Excerpt from a dataset
* Start *
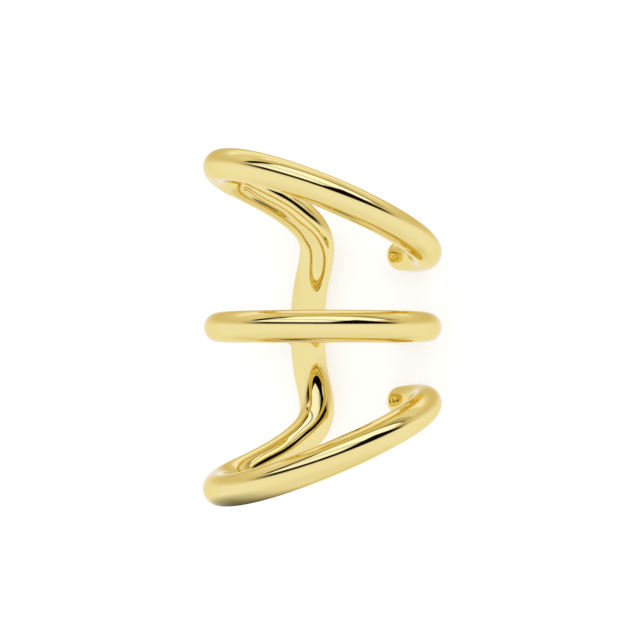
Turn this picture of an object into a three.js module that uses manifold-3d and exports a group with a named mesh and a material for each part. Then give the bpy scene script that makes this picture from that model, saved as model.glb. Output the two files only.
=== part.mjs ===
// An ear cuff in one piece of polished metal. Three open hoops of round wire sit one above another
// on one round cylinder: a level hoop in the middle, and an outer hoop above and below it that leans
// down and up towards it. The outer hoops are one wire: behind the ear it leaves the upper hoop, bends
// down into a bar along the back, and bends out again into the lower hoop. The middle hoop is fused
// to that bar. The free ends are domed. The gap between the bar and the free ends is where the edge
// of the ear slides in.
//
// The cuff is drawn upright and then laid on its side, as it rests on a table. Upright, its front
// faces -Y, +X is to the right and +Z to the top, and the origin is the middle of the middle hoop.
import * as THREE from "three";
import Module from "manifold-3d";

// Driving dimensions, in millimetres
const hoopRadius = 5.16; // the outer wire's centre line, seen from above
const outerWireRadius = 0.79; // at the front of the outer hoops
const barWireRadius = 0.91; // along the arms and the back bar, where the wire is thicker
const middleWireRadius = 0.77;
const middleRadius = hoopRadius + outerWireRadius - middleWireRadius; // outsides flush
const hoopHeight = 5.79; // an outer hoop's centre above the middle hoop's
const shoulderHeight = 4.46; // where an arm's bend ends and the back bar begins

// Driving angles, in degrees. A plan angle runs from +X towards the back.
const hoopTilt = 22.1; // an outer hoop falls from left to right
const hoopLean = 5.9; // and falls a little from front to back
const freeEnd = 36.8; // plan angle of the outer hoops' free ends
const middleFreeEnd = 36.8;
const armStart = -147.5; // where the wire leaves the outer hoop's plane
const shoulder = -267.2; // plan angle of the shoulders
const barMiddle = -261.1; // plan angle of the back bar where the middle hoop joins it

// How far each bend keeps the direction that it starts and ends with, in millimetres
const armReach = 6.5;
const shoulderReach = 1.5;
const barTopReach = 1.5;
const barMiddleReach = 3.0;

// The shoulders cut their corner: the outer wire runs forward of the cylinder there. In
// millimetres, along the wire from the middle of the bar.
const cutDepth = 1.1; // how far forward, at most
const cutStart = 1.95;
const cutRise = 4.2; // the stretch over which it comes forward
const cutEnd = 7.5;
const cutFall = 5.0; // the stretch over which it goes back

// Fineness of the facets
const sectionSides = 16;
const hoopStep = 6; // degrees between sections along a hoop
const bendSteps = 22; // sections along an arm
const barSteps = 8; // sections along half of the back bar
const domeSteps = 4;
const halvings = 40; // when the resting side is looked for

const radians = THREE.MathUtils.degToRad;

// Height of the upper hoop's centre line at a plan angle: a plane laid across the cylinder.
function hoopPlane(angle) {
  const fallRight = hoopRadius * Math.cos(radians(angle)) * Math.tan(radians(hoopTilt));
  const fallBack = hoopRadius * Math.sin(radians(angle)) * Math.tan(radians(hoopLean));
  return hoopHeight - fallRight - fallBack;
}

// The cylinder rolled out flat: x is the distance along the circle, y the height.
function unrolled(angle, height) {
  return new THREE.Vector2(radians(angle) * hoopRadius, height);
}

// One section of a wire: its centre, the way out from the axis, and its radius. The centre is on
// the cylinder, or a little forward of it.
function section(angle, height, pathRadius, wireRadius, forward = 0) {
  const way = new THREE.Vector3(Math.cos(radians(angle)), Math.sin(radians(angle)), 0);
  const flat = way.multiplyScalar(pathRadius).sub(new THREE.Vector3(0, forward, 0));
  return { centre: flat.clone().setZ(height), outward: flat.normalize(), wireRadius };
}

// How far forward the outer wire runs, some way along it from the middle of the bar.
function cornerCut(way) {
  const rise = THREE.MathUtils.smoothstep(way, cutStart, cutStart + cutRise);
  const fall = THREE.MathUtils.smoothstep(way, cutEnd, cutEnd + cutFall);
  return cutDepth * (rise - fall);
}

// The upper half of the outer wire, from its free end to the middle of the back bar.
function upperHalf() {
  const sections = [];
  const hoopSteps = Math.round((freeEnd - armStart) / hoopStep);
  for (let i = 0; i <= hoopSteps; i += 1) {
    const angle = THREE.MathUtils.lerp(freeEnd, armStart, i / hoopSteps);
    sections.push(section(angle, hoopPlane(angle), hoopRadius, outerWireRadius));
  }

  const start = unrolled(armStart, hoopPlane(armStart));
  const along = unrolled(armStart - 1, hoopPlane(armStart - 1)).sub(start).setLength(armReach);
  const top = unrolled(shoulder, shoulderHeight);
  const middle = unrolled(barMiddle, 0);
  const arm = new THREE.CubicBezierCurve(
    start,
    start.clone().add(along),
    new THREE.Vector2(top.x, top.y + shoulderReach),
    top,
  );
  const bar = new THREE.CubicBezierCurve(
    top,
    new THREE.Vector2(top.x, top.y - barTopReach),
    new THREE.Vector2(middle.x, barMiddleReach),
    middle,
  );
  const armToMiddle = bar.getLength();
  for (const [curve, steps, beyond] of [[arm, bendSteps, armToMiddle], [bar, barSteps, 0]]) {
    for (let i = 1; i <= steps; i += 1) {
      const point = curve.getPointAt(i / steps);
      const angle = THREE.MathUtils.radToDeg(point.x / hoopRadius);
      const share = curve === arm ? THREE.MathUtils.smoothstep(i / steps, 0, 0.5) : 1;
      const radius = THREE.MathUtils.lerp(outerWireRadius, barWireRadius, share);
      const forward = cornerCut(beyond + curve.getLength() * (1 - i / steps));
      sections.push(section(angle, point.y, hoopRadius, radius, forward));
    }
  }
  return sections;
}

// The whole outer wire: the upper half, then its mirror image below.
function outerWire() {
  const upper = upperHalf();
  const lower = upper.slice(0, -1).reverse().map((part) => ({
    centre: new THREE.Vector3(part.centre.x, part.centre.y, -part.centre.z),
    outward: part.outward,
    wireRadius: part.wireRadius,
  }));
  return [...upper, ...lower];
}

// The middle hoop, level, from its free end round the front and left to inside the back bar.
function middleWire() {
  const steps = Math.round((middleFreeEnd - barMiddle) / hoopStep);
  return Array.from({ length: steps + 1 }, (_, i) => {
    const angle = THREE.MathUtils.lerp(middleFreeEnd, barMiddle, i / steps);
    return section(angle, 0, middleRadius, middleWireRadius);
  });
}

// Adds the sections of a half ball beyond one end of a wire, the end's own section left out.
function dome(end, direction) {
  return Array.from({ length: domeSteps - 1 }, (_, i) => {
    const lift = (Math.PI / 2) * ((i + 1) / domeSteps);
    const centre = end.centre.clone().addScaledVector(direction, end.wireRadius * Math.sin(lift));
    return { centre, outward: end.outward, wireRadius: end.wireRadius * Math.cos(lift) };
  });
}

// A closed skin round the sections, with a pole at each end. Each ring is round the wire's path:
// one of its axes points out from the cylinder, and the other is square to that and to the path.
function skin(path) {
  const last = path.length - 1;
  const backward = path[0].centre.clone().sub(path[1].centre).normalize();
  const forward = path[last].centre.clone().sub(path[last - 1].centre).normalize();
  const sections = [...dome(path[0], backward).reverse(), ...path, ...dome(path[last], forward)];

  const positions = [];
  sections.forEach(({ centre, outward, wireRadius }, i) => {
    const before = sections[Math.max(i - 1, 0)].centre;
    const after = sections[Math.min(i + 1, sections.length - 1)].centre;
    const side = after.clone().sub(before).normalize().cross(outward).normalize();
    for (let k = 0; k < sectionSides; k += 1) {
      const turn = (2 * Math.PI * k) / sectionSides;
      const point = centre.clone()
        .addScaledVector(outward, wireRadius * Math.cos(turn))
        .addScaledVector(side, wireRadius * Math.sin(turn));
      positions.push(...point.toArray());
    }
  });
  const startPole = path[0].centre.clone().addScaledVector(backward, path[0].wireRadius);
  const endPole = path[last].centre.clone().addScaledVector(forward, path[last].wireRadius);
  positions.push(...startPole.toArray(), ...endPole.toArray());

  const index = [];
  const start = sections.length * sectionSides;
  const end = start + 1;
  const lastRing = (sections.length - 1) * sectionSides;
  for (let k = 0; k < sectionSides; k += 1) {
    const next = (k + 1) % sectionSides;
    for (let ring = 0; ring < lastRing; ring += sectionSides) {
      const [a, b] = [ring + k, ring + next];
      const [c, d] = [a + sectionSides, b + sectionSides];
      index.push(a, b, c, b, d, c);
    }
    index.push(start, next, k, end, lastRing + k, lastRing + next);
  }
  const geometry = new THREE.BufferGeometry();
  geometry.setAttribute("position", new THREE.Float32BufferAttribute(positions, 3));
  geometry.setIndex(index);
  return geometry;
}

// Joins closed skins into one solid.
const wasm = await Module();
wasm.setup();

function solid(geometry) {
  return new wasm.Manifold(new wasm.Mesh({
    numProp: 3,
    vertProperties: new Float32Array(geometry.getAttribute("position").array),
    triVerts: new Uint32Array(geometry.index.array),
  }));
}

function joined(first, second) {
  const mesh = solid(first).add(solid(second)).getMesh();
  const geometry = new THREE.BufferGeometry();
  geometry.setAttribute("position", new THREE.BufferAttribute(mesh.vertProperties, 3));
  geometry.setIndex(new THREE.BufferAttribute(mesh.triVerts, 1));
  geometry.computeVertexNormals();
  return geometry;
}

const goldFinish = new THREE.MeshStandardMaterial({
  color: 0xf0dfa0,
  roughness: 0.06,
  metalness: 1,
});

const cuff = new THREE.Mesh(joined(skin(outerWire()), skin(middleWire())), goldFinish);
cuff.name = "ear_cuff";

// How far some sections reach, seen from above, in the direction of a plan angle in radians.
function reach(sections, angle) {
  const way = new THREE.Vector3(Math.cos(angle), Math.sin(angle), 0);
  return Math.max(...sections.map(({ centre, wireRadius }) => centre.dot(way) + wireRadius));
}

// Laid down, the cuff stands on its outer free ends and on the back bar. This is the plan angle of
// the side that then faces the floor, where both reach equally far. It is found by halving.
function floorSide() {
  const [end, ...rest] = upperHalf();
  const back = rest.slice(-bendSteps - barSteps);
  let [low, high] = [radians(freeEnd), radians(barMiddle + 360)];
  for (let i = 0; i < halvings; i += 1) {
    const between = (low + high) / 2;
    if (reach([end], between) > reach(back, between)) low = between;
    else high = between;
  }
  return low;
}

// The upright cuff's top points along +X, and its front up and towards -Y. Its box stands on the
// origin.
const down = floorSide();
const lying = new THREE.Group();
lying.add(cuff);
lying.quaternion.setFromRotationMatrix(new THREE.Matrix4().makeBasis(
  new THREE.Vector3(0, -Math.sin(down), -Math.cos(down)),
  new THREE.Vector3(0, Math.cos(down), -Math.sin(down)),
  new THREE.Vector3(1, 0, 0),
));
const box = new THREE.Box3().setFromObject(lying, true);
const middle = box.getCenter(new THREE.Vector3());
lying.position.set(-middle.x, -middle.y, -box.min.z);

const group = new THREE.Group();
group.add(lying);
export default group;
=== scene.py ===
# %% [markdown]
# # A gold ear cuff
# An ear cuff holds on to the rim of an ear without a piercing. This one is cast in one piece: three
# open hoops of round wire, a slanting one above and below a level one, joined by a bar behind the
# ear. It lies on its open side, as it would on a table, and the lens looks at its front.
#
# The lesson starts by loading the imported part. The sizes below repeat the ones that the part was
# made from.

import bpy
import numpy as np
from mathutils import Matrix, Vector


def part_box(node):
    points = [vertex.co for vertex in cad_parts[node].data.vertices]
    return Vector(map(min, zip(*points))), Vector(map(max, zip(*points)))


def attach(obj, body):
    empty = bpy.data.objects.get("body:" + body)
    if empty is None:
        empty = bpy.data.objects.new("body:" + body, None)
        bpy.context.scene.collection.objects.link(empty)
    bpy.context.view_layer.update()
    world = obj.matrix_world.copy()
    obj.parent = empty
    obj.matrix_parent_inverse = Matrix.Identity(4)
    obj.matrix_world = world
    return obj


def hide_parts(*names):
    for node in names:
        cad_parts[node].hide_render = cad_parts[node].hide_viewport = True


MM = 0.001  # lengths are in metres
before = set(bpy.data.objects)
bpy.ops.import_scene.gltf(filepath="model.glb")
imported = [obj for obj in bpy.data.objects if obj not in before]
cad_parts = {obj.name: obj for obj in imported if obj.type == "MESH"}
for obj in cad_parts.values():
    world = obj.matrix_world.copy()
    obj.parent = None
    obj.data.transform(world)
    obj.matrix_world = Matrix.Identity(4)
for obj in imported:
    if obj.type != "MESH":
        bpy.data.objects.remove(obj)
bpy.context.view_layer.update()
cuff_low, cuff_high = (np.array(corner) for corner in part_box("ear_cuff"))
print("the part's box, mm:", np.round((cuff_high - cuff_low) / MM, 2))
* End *
* Start *
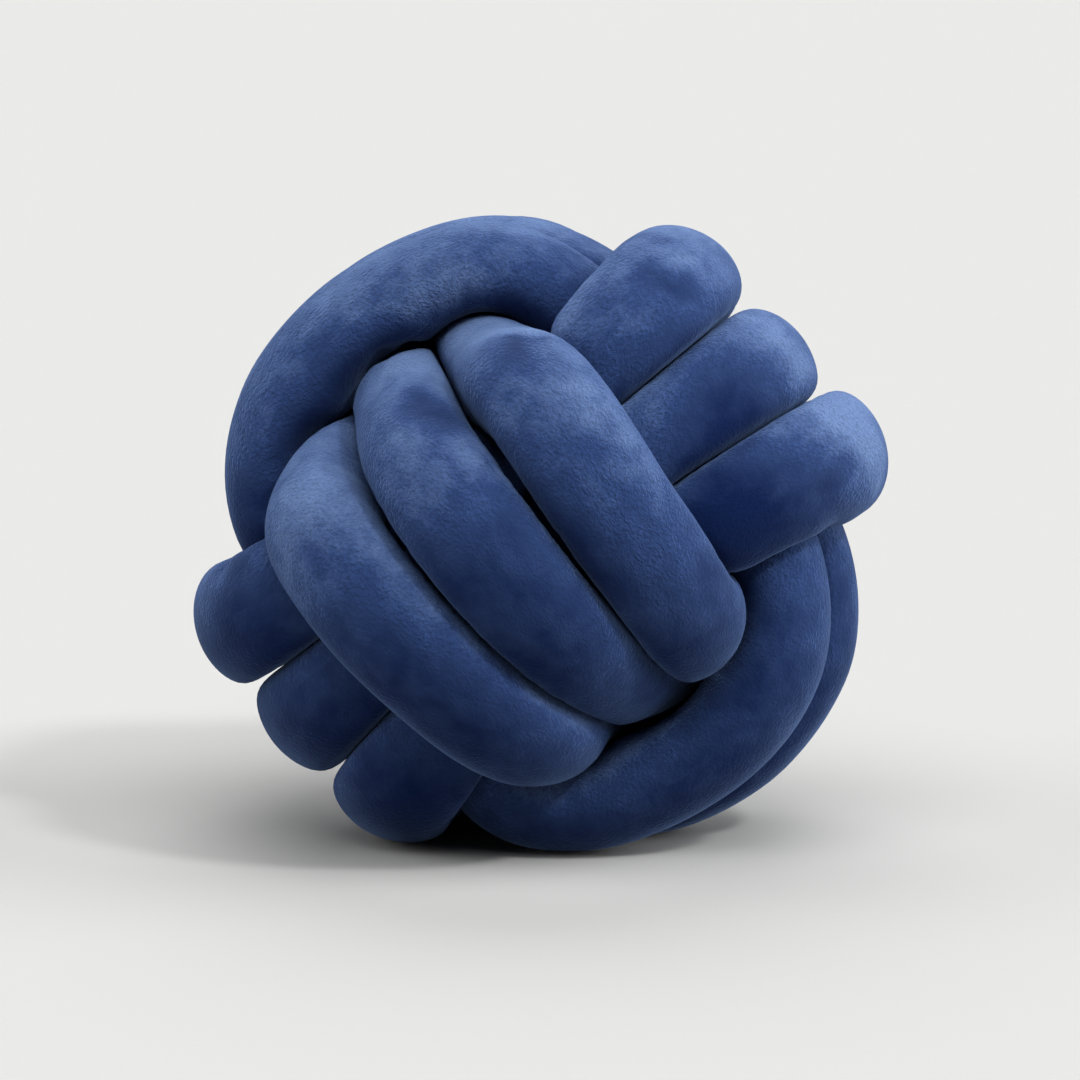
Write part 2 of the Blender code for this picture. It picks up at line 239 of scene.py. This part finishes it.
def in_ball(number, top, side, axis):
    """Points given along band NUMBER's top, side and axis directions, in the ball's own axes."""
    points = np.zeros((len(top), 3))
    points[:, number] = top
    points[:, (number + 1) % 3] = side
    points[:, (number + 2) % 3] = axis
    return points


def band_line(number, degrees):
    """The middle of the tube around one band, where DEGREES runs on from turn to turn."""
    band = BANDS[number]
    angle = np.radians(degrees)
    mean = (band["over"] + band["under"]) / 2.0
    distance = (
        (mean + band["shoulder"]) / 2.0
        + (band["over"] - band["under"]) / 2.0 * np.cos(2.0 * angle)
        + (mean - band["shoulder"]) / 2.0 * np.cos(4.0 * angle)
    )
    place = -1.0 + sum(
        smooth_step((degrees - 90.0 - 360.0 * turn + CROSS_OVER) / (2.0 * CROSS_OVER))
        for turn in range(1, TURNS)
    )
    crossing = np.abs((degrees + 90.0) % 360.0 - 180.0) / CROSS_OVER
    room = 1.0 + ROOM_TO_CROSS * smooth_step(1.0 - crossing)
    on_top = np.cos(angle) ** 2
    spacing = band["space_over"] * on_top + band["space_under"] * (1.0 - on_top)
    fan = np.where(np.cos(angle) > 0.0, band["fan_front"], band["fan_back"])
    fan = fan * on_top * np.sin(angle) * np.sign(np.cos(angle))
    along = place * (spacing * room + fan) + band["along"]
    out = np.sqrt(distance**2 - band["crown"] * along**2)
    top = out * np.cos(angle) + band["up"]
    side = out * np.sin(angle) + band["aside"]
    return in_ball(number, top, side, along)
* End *
* Start *
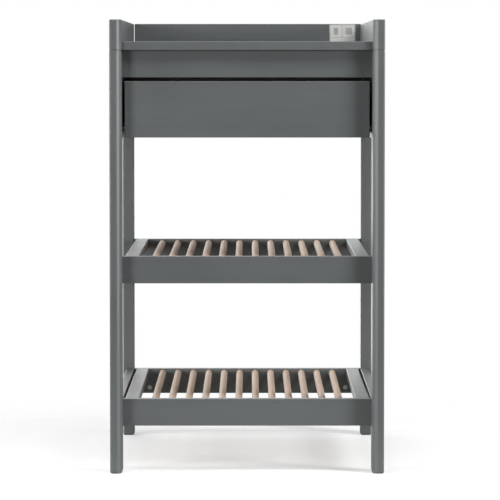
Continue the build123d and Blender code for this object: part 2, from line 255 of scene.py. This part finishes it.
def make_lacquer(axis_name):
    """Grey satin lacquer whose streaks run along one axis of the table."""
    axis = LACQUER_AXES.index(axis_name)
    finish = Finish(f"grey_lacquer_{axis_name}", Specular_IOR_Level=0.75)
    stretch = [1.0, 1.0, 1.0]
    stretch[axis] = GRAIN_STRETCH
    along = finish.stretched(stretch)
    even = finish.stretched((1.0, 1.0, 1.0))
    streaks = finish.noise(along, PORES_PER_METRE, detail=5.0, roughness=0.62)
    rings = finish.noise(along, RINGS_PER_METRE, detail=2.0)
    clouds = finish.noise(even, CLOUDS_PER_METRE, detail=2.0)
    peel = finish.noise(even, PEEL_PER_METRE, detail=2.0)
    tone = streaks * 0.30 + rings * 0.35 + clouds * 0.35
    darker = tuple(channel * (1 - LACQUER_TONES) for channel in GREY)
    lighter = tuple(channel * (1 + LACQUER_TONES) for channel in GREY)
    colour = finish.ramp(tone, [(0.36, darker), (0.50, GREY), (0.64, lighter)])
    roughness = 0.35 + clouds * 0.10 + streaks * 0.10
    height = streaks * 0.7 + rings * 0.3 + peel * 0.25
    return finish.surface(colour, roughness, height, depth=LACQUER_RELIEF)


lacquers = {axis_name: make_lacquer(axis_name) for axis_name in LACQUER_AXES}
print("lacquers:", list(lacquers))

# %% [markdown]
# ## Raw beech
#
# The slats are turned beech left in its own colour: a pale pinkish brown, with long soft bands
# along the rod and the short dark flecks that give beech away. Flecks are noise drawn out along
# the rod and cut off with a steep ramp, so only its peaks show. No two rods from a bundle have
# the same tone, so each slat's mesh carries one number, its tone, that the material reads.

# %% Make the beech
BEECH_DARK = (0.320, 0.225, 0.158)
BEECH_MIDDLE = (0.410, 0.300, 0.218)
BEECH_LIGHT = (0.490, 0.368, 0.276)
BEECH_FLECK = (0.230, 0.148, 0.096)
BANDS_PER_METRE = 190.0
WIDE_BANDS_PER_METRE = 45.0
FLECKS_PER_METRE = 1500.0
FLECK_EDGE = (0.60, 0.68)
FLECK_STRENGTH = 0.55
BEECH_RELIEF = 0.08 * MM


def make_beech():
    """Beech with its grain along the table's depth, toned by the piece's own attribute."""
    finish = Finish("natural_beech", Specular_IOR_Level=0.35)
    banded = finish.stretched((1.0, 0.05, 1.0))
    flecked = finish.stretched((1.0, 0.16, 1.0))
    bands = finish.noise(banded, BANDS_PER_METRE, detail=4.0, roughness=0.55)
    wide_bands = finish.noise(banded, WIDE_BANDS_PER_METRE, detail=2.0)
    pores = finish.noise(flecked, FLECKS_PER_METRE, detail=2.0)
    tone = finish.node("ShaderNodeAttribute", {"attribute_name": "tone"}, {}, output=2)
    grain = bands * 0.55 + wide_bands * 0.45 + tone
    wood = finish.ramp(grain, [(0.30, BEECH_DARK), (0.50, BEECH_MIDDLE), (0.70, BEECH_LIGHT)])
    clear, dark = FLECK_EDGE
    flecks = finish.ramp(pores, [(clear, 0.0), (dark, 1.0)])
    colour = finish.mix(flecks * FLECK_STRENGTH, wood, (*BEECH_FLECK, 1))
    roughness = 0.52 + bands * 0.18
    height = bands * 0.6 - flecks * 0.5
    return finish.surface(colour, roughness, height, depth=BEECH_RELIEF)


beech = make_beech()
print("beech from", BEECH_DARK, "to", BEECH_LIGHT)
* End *
### Exercise goal:
Work out the number of lines in this listing that include the word "finishes". Reply with that number only.

### Output below:
2